WRITTEN TASK: Quote every line of the material beneath this one.
>> START MATERIAL PROVIDED
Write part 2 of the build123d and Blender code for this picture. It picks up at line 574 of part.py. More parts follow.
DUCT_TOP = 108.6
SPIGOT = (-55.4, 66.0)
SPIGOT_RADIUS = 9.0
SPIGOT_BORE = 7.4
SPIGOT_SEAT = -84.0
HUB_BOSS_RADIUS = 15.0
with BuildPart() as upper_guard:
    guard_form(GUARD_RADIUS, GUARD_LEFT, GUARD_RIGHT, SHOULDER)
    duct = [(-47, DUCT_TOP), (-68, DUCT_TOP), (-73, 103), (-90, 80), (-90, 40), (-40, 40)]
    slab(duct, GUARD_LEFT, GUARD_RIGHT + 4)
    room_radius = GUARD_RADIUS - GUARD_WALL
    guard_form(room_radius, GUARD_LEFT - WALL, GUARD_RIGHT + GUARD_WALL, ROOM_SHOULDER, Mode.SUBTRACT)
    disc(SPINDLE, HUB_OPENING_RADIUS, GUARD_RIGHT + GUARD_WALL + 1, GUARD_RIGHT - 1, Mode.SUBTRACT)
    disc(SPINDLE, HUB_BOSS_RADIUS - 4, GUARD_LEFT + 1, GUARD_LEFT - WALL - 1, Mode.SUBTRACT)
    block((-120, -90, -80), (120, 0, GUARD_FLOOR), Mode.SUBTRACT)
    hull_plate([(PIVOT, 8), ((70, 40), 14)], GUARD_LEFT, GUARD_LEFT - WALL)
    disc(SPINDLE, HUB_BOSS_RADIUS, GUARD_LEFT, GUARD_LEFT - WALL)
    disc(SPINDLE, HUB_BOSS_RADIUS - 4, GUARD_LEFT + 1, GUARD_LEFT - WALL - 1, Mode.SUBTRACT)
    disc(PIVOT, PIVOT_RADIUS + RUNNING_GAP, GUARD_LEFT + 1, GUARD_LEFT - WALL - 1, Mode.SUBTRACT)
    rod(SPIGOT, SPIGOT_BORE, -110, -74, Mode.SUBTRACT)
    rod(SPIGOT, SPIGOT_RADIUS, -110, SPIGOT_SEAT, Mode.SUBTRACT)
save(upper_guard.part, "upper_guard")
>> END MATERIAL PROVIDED
EXPECTED ANSWER:
Write part 2 of the build123d and Blender code for this picture. It picks up at line 574 of part.py. More parts follow.
DUCT_TOP = 108.6
SPIGOT = (-55.4, 66.0)
SPIGOT_RADIUS = 9.0
SPIGOT_BORE = 7.4
SPIGOT_SEAT = -84.0
HUB_BOSS_RADIUS = 15.0
with BuildPart() as upper_guard:
    guard_form(GUARD_RADIUS, GUARD_LEFT, GUARD_RIGHT, SHOULDER)
    duct = [(-47, DUCT_TOP), (-68, DUCT_TOP), (-73, 103), (-90, 80), (-90, 40), (-40, 40)]
    slab(duct, GUARD_LEFT, GUARD_RIGHT + 4)
    room_radius = GUARD_RADIUS - GUARD_WALL
    guard_form(room_radius, GUARD_LEFT - WALL, GUARD_RIGHT + GUARD_WALL, ROOM_SHOULDER, Mode.SUBTRACT)
    disc(SPINDLE, HUB_OPENING_RADIUS, GUARD_RIGHT + GUARD_WALL + 1, GUARD_RIGHT - 1, Mode.SUBTRACT)
    disc(SPINDLE, HUB_BOSS_RADIUS - 4, GUARD_LEFT + 1, GUARD_LEFT - WALL - 1, Mode.SUBTRACT)
    block((-120, -90, -80), (120, 0, GUARD_FLOOR), Mode.SUBTRACT)
    hull_plate([(PIVOT, 8), ((70, 40), 14)], GUARD_LEFT, GUARD_LEFT - WALL)
    disc(SPINDLE, HUB_BOSS_RADIUS, GUARD_LEFT, GUARD_LEFT - WALL)
    disc(SPINDLE, HUB_BOSS_RADIUS - 4, GUARD_LEFT + 1, GUARD_LEFT - WALL - 1, Mode.SUBTRACT)
    disc(PIVOT, PIVOT_RADIUS + RUNNING_GAP, GUARD_LEFT + 1, GUARD_LEFT - WALL - 1, Mode.SUBTRACT)
    rod(SPIGOT, SPIGOT_BORE, -110, -74, Mode.SUBTRACT)
    rod(SPIGOT, SPIGOT_RADIUS, -110, SPIGOT_SEAT, Mode.SUBTRACT)
save(upper_guard.part, "upper_guard")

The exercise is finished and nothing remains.